At the turn of the 20th century, the world had reached the climax of Imperialism. The great powers of the 19th century had formed intricate trade and military alliances that constantly teetered on the edge of collapse. For decades, the world spoke of a coming Great War, and in 1914, an assassination in Eastern Europe quickly drew every major world power into conflict. Over 70 million people would die before the war's end and the political landscape of Europe would be primed for another world war just 20 years later.

From the political turmoil of this period, an art movement formed in Switzerland among refugees and draft dodgers. The artists of this movement saw capitalism, rationality, and blind nationalism as the cause of war and embraced the idea of "nonsense" as a protest against these powerful ideas. These artists saw their work as a necessity, a way to get the middle class out of their complacent apathy toward the war. Poets wrote gibberish, musicians banged on their instruments at random, and artists rejected all forms of objectivity. They called this new style of creative expression "Dada", a near meaningless word that means both "yes, yes" in Romanian and "hobby horse" in French.

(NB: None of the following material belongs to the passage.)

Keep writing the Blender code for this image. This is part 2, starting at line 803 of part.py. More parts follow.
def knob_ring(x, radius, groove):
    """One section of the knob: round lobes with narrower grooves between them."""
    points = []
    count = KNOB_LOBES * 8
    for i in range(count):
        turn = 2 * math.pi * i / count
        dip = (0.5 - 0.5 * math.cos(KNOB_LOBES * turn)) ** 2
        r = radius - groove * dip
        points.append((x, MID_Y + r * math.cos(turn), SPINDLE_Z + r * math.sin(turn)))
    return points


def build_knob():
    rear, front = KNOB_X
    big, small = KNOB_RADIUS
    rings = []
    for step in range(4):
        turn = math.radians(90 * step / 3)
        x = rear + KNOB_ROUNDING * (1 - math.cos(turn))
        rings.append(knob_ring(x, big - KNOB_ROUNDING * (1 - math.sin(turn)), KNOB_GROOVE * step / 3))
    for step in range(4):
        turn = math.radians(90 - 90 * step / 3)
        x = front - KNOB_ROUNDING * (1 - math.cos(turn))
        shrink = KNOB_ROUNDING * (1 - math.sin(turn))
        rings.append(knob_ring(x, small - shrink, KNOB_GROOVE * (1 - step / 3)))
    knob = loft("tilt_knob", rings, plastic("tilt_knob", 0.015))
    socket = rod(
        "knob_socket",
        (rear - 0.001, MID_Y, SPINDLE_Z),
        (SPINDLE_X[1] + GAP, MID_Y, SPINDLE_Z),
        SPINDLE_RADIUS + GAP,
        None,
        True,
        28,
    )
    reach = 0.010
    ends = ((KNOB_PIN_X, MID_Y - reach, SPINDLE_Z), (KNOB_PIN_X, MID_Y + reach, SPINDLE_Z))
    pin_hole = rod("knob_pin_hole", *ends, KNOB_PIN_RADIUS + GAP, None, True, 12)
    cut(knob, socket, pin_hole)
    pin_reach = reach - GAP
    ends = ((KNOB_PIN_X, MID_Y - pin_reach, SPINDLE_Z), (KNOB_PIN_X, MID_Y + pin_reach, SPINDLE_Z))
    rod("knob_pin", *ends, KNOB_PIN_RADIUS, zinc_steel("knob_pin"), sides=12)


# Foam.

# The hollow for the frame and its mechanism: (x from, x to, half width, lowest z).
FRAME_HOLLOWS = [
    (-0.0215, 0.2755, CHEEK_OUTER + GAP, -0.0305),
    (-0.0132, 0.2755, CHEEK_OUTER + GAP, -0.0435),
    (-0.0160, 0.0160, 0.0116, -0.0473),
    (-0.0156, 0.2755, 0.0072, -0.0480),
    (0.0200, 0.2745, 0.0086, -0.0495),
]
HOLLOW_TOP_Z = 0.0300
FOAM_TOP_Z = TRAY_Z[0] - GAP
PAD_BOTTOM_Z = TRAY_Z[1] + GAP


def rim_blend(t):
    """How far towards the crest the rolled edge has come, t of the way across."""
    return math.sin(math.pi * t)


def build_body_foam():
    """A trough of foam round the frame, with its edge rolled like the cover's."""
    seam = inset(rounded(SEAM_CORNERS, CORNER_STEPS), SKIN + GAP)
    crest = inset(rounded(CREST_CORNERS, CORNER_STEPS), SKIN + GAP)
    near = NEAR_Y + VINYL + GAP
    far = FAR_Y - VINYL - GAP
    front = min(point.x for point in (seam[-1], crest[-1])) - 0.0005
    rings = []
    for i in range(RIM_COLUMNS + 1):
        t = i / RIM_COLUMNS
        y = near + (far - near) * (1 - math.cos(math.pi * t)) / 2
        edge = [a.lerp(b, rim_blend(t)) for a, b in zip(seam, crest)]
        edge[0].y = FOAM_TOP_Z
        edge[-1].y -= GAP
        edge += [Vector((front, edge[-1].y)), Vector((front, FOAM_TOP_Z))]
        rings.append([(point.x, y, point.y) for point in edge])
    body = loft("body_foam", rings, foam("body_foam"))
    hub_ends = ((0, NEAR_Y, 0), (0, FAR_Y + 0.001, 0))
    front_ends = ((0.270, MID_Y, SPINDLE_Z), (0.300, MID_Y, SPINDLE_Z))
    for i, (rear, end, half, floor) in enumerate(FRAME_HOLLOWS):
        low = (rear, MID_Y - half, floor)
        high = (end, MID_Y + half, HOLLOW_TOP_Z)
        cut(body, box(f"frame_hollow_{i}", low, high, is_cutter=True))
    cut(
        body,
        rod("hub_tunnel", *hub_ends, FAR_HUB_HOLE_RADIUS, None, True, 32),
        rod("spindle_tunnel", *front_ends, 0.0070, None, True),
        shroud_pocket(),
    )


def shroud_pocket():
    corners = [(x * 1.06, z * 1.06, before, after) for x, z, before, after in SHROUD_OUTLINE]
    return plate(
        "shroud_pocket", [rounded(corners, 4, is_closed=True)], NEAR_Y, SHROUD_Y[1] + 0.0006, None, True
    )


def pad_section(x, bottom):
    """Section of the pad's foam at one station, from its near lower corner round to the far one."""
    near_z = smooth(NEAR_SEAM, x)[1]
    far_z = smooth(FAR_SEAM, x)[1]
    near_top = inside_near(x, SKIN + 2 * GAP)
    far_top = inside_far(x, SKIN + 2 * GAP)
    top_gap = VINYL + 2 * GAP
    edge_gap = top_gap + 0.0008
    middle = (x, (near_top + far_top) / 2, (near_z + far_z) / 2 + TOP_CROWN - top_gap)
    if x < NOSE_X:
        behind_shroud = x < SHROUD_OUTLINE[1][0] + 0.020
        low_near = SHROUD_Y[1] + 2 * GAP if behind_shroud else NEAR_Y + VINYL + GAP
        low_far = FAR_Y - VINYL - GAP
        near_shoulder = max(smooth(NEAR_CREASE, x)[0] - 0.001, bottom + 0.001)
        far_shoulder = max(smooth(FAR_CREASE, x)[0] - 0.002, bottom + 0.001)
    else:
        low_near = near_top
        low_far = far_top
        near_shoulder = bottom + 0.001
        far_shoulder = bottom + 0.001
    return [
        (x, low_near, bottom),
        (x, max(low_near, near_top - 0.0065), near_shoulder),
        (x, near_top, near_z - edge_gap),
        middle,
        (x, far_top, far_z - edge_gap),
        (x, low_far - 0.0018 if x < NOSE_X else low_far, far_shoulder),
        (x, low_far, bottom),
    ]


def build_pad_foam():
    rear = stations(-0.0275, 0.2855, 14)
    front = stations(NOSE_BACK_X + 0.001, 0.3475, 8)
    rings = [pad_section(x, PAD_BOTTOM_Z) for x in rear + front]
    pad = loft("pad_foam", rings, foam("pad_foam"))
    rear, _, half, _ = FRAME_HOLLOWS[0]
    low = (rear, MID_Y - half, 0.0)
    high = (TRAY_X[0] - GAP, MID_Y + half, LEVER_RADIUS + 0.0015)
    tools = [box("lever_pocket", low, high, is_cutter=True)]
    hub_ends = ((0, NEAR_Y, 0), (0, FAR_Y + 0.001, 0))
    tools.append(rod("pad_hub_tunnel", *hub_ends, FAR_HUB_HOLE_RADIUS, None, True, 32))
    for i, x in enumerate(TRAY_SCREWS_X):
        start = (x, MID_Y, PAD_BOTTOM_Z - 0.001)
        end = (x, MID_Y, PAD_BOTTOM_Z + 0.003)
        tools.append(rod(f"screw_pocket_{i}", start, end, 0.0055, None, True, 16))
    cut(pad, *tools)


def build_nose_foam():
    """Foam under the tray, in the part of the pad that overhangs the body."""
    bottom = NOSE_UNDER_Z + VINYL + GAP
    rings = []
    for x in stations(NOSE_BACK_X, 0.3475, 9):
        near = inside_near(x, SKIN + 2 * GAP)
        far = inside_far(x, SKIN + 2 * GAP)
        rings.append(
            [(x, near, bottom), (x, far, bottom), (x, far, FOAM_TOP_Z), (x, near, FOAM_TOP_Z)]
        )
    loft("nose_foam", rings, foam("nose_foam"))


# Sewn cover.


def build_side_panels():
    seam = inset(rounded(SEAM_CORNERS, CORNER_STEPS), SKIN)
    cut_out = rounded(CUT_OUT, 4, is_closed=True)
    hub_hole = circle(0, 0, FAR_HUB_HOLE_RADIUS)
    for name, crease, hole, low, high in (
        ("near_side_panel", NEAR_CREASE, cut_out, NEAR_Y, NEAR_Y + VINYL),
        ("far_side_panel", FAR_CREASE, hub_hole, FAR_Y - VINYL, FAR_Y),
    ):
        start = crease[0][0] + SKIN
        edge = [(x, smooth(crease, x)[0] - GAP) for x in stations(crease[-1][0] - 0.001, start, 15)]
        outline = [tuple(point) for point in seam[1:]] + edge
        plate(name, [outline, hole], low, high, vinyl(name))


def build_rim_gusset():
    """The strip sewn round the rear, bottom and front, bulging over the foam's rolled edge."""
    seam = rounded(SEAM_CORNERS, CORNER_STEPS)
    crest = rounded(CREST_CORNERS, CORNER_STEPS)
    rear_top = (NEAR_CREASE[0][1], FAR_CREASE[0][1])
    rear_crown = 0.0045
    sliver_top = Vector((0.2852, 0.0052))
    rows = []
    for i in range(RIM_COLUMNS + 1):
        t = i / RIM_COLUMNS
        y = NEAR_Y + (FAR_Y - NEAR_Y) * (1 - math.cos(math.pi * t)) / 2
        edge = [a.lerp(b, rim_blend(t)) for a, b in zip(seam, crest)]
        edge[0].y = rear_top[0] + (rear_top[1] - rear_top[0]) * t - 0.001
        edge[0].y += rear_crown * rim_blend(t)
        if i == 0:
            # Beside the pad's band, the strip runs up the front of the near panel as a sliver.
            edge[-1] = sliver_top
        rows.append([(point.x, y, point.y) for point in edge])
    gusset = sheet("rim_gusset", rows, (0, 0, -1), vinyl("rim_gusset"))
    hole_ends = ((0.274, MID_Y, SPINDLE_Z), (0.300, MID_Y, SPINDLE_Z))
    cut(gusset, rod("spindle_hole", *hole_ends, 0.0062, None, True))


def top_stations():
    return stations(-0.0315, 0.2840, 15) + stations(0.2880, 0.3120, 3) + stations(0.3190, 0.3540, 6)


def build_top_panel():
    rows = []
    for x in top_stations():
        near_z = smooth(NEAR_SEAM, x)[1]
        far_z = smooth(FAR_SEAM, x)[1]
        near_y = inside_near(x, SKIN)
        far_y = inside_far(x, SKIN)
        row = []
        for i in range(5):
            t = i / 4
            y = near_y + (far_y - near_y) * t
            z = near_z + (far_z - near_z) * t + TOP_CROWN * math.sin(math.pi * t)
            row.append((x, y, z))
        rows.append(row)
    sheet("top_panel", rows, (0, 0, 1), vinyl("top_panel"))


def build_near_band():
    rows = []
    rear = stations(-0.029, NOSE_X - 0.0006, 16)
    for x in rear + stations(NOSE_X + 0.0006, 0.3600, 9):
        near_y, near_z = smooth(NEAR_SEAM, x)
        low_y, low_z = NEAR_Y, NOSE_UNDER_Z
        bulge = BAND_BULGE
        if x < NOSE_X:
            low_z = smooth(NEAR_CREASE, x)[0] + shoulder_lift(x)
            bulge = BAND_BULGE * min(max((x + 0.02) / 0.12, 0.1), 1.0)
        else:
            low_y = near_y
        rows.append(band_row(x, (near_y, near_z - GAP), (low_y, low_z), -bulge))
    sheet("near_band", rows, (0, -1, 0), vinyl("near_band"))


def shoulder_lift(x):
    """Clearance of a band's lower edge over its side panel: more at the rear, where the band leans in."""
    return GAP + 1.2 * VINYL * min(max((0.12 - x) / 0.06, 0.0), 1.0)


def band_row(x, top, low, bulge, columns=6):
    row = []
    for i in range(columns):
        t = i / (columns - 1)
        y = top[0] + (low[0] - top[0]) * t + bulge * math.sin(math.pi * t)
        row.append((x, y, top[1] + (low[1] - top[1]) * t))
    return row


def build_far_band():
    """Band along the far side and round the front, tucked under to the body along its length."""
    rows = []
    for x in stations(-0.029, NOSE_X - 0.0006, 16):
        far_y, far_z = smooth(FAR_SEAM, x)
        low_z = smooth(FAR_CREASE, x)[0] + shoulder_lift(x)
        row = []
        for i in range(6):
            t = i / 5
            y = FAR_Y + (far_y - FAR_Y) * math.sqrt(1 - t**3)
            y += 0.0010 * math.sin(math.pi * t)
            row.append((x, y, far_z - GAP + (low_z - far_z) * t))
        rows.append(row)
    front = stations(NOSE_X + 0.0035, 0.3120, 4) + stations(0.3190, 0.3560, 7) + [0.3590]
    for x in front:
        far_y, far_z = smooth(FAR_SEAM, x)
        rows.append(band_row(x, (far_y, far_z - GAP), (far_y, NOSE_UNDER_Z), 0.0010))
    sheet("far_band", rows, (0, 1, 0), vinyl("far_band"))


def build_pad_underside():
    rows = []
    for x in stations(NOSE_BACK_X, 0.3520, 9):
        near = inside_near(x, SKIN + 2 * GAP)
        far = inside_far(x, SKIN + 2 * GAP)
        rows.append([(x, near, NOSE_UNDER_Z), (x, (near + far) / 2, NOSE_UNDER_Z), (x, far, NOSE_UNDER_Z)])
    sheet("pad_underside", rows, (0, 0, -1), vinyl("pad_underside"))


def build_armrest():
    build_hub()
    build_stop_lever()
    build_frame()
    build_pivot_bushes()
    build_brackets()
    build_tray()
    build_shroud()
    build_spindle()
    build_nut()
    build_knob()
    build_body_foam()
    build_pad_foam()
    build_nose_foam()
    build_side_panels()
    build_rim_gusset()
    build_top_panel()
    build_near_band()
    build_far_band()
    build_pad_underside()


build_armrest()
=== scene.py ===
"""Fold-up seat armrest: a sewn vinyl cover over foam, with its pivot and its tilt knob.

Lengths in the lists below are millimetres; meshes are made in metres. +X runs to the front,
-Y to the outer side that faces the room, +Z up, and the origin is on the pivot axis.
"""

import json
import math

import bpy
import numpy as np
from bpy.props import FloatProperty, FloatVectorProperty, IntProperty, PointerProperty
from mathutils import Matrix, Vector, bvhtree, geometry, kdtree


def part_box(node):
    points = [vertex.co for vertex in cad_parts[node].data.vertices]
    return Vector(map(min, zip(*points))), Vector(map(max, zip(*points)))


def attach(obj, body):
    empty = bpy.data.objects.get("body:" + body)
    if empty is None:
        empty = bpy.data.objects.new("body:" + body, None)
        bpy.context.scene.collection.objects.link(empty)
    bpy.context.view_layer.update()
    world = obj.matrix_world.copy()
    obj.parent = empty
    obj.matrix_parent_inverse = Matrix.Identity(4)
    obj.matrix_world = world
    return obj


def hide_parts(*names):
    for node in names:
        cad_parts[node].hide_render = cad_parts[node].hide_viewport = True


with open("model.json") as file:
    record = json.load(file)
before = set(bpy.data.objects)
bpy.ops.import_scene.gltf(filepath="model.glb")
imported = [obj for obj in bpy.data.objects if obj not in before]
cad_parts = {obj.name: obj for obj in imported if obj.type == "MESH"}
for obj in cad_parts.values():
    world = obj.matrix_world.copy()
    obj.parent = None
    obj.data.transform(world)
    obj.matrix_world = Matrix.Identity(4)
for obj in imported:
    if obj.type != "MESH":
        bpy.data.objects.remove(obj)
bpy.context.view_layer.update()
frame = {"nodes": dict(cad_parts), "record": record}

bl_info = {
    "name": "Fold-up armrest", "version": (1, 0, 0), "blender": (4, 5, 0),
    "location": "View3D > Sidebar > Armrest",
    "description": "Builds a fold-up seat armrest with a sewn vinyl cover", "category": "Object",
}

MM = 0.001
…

The movement was radical—politically and aesthetically—and it spread quickly. Within five years, Dada had found a home in both Paris and New York. While growing in popularity alongside leftist ideologies, the Dadaists gained a wide range of detractors in the art world and society in general who saw their work as dangerous to the social order, which is exactly what the Dadaists desired.

While the Dada movement spanned all of the fine arts, it was in the visual arts that the Dadaists made the most lasting impression. Dada artists expounded on the ideas of the Impressionists and Cubists, taking the idea of abstract to its ultimate conclusion. They used cut pieces of paper, plastic, and photographs to create elaborate, non-objective collages, called photomontages, and cobbled-together sculptures, we now call assemblages, from found pieces of trash and rubble in ways that highlighted the chosen materials' randomness. The Dadaists' desire through all of this was to distance the interpretation of art as much as possible from the technique and skill of the artist.


In New York City, far away from the fighting and death of World War I, Dadaism embraced a less meaningful tone than its European counterpart. New York Dadaists, mostly refugees from the war, found the vibrancy and freedom of the city to be a stark contrast to what they were escaping in Europe. In response, these artists focused less on their political leanings and more on satire and deconstruction. They found America to be more willing to experiment with the Western ideas of art at the time, and these Dadaists saw themselves wiping the slate clean so a new culture could form after the war.

Marcel Duchamp is perhaps the best known and influential of these refugee artists. Duchamp immigrated to America at the beginning of the war in 1915, but he was no stranger to Americans. He had already caused a stir in the art world with his cubist painting Nude Descending a Staircase, and as he engendered himself to the New York Dadaists, he began to distance himself further and further from the realm of technical skill and focused more and more on the absurd as a form of expression. As he worked with moving assemblages, Duchamp began to see his found materials as art in and of themselves without need of addition. He called these pieces readymades and they were going to make a huge impact on the history of art. 

In 1917, Duchamp submitted his most famous readymade, Fountain, to an art show held by the Society of Independent Artists—of which he was on the board—and did so anonymously under the name R. Mutt. After a lot of discussion about whether or not the piece truly was or wasn't art, Fountain was ultimately rejected. The Dadaists responded by publishing a photograph of the piece along with a number of essays and poems in support of the work called The Blind Man. Perhaps the most important argument, and one that would influence submission guidelines to art shows ever since, came from fellow artist Beatrice Wood who wrote:

"Whether Mr Mutt with his own hands made the fountain or not has no importance. He CHOSE it. He took an ordinary article of life, placed it so that its useful significance disappeared under the new title and point of view – created a new thought for that object."

Though the original piece was lost, (probably discarded into the trash), the impact of Fountain and Marcel Duchamp has endured for over a century, ultimately leaving the question "What is art?" to hang over our heads unanswered forever.